This app integrates e-bike’s data from different retail online stores and amazon.com, and provide interactive competitor analysis on price recommendations and feature comparisons for dynamic pricing and future product developments.
The Data folder contains data which is collected from different online shops and stratified sampling on amazon.com with at least 50 ratings. Two crawlers saved in Google Colab notebooks, one for retailers and one for amazon.com are used to keep updating the list price online. For discovering new products, Reoon Amazon Scraper/ online blogs /marketing department’s idea/advertisements are current sources.
The Model folder contains models for amazon.com is mainly used to train the model for price predictions. There will always be a fine-tuned model saved as a pickle file, and extra Xgboost and Random forest algorithms are also included for user to compare and double check. R-squared, the coefficient of determination is used to verify if any model underfitting is occurred. The retraining threshold is set to be R-square accuracy 80%, if the R-square is lower than 80%, models’ hyperparameters are going to be fine-tuned by Bayesian optimization approach in experiment file, furtherly, exploratory data analysis and featuring engineering will get involved if the tuned model doesn’t not reach the threshold .

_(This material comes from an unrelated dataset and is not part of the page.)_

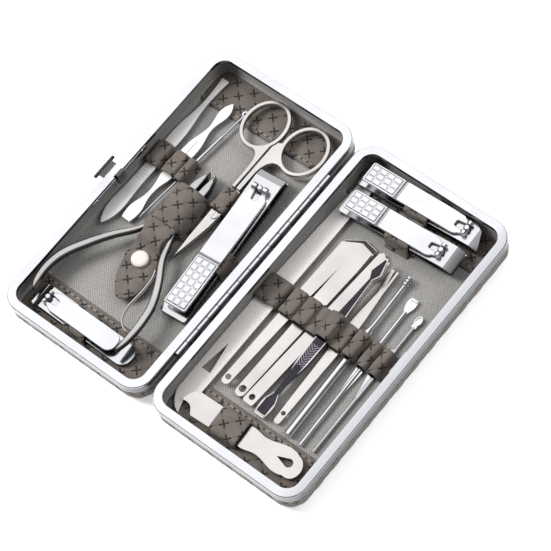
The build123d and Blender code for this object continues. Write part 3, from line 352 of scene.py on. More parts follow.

The App folder contains python files to run Streamlit as a UI. This application has two pages. The first page includes different retailers’ information, by filtering the brands and entering the specs, the price distribution chart will be shown to provide market price range. Competitor Comparison is in the second section below the page. By choosing the desired competitors, users can find out what may be competitive features on the market. A 3-D scatter plot is also provided for user to find out what may be an influential product(outliers). The second page is where the machine learning models get involved, by choosing a method and selecting preferred specs, it predicts the market price as a recommendation, and it calculates the feature importance. This page also includes the distribution plots and a heat map for user to further explore the current product development trends. Other information can be filtered and download under competitor overview at the bottom of this page.